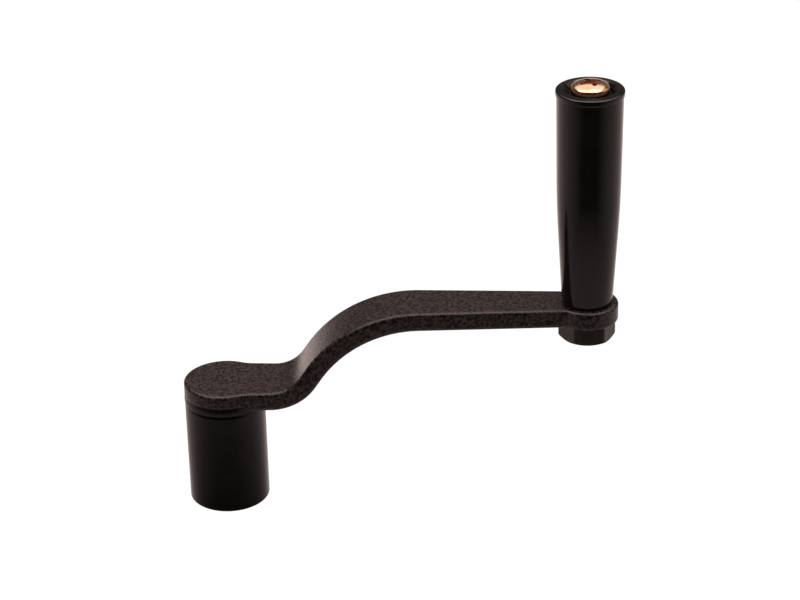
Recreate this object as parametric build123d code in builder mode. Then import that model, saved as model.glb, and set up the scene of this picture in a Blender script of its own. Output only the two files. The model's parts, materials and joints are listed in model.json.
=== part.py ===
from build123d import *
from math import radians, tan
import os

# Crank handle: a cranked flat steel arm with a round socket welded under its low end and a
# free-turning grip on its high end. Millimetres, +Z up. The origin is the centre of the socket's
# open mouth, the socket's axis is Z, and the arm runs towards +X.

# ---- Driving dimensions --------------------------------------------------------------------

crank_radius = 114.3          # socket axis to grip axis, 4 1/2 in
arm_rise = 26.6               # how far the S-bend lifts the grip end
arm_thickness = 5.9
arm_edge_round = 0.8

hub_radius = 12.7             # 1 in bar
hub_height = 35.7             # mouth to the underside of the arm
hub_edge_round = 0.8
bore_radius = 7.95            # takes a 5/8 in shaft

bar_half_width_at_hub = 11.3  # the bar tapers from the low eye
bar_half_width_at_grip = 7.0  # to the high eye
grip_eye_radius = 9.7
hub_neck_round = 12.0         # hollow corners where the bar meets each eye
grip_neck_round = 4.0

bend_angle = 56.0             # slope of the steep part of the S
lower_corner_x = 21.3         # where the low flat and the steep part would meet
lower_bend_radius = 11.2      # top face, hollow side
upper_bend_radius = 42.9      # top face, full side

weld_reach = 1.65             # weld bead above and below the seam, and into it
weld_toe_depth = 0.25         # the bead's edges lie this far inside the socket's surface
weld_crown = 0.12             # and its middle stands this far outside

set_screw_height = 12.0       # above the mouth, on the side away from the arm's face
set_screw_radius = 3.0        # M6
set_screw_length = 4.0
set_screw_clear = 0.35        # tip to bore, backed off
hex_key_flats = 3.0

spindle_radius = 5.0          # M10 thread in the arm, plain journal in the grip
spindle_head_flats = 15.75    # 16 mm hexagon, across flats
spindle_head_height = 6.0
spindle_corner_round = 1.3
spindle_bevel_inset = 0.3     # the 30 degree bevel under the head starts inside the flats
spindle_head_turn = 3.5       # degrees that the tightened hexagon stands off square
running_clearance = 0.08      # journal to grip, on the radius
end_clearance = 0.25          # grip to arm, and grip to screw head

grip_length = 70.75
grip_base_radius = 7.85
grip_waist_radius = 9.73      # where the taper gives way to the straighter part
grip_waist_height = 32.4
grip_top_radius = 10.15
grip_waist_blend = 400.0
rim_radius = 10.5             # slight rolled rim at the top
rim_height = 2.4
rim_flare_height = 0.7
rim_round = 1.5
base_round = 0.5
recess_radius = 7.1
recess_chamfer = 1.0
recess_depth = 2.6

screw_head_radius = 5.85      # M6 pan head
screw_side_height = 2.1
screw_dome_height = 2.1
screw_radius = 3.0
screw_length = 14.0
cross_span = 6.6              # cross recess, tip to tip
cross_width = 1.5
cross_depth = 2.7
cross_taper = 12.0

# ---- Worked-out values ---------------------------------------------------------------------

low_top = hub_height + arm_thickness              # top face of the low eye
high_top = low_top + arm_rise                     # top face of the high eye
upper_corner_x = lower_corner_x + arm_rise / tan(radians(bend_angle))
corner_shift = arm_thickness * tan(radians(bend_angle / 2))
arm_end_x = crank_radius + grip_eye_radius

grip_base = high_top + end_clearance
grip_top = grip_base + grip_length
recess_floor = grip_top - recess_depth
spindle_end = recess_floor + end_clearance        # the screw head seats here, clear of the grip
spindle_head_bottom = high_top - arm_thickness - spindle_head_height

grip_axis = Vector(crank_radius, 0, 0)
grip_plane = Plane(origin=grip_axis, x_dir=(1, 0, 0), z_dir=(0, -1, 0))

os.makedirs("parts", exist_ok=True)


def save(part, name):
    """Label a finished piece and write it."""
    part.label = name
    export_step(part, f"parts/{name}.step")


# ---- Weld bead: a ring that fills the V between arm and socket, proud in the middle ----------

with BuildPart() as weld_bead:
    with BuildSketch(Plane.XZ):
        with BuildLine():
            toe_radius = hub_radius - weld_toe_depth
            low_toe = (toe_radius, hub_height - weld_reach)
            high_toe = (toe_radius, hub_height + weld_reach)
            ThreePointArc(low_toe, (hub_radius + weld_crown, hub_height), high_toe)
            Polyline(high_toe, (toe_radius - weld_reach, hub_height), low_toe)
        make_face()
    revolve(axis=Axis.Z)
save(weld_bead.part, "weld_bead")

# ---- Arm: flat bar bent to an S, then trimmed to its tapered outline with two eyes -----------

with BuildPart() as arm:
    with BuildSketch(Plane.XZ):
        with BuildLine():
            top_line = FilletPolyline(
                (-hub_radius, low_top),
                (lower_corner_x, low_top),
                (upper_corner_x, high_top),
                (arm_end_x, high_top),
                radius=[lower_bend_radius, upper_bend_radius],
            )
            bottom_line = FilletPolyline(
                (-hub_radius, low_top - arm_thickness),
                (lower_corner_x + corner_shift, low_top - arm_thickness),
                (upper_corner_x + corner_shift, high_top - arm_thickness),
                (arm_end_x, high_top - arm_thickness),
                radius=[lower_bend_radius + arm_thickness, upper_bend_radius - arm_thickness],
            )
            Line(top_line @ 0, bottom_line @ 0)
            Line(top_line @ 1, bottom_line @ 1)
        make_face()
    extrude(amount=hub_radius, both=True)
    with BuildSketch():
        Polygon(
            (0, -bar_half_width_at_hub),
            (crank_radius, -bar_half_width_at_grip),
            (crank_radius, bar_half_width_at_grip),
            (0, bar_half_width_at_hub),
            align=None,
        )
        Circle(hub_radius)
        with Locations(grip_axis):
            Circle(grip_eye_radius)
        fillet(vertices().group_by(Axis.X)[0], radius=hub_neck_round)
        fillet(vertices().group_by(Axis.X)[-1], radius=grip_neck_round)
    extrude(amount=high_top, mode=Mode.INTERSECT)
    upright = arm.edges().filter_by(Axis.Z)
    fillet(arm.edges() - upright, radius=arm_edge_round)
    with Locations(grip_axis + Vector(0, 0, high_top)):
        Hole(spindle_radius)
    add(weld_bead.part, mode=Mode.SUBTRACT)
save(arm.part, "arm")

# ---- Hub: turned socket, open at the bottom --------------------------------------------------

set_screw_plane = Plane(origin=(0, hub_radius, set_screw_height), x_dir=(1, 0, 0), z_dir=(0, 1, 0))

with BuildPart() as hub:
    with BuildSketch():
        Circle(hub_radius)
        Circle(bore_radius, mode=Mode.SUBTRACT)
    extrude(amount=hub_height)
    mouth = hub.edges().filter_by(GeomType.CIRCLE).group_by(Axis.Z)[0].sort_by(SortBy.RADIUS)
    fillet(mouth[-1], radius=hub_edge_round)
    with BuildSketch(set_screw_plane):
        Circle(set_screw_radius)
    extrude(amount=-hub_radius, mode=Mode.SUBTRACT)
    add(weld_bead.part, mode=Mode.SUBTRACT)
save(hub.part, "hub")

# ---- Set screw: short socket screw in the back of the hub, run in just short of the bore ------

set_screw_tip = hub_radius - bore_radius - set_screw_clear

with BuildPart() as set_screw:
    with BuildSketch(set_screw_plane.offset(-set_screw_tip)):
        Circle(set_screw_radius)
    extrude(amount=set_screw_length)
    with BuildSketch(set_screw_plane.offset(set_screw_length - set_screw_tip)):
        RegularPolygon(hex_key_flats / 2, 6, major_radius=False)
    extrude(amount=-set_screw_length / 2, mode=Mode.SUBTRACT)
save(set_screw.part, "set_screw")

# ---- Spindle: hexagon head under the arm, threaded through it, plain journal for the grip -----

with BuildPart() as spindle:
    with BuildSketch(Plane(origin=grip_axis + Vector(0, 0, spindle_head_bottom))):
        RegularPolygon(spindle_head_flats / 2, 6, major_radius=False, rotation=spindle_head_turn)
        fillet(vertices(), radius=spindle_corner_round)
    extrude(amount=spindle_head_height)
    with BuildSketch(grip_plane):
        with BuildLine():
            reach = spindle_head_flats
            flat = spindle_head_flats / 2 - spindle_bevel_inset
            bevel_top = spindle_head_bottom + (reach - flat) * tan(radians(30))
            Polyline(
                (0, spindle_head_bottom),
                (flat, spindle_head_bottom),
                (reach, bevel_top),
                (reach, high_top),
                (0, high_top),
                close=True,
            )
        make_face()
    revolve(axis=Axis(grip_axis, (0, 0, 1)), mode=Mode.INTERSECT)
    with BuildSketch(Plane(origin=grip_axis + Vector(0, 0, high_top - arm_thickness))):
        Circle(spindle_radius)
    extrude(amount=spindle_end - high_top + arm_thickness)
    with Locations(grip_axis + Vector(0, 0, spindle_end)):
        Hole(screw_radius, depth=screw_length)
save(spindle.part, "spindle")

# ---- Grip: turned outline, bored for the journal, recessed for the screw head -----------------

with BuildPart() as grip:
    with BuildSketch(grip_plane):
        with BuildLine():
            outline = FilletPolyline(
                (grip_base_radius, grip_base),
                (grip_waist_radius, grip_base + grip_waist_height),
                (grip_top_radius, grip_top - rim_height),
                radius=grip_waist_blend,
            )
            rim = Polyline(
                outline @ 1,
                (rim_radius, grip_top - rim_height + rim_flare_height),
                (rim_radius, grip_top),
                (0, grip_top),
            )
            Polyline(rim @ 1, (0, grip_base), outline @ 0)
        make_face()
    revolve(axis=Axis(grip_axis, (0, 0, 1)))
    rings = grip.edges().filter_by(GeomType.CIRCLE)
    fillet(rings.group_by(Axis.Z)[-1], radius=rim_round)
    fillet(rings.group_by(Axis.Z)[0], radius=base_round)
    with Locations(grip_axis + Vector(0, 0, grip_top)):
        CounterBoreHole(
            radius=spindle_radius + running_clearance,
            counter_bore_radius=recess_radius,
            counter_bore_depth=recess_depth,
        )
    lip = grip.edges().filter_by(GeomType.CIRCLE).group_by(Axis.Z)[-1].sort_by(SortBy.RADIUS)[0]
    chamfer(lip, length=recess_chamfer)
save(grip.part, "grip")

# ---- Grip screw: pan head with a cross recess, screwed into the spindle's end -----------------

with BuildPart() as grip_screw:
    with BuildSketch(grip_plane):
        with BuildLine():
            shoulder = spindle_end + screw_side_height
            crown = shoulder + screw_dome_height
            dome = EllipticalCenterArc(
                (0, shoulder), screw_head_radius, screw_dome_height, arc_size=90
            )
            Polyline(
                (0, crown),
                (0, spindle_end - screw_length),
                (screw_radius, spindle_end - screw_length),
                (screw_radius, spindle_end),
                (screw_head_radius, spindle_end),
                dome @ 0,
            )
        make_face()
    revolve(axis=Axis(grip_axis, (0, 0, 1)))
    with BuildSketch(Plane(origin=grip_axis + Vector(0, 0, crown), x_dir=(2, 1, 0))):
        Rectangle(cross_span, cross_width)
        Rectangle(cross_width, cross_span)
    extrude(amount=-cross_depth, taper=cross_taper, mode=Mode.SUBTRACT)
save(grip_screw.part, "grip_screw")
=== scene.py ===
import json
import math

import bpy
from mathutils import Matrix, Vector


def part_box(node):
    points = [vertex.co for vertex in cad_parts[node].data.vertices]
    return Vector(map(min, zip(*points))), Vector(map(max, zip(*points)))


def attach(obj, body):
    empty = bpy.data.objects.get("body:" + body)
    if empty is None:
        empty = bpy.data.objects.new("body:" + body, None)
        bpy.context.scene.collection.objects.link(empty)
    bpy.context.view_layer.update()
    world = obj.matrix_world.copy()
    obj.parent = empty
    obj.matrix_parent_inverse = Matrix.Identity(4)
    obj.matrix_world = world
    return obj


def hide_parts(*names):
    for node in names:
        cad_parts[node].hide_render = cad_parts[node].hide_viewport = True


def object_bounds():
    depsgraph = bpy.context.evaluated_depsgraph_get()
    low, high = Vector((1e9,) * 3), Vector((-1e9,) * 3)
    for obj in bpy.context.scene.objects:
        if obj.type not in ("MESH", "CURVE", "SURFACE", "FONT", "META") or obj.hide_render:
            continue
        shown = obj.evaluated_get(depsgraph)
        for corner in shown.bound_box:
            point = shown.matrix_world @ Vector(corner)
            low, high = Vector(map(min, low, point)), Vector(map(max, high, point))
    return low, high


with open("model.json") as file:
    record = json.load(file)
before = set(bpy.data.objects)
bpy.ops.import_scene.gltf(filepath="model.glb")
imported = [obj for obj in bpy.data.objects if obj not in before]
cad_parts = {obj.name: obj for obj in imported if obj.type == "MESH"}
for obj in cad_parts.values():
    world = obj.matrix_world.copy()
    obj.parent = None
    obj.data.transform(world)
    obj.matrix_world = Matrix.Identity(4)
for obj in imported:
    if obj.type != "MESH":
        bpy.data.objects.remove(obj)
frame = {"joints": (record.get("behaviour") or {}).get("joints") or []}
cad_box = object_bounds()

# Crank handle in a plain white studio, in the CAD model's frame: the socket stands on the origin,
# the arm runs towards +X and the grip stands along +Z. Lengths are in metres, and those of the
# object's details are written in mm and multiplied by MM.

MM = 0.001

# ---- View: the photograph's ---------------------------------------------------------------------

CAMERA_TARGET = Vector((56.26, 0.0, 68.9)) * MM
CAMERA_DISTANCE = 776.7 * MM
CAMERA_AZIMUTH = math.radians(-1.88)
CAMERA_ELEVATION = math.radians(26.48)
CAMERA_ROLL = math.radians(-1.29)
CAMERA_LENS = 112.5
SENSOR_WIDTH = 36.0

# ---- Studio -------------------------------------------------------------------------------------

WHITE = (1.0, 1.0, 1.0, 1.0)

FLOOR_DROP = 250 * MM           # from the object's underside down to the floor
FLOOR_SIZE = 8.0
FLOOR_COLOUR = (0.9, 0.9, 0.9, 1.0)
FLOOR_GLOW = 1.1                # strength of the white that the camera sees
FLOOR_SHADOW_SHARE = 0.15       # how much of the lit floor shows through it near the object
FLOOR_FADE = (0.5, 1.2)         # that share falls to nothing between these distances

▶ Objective
Display every line of the listing that contains the string "objects".

▶ Full solution
    empty = bpy.data.objects.get("body:" + body)
        empty = bpy.data.objects.new("body:" + body, None)
        bpy.context.scene.collection.objects.link(empty)
    for obj in bpy.context.scene.objects:
before = set(bpy.data.objects)
imported = [obj for obj in bpy.data.objects if obj not in before]
        bpy.data.objects.remove(obj)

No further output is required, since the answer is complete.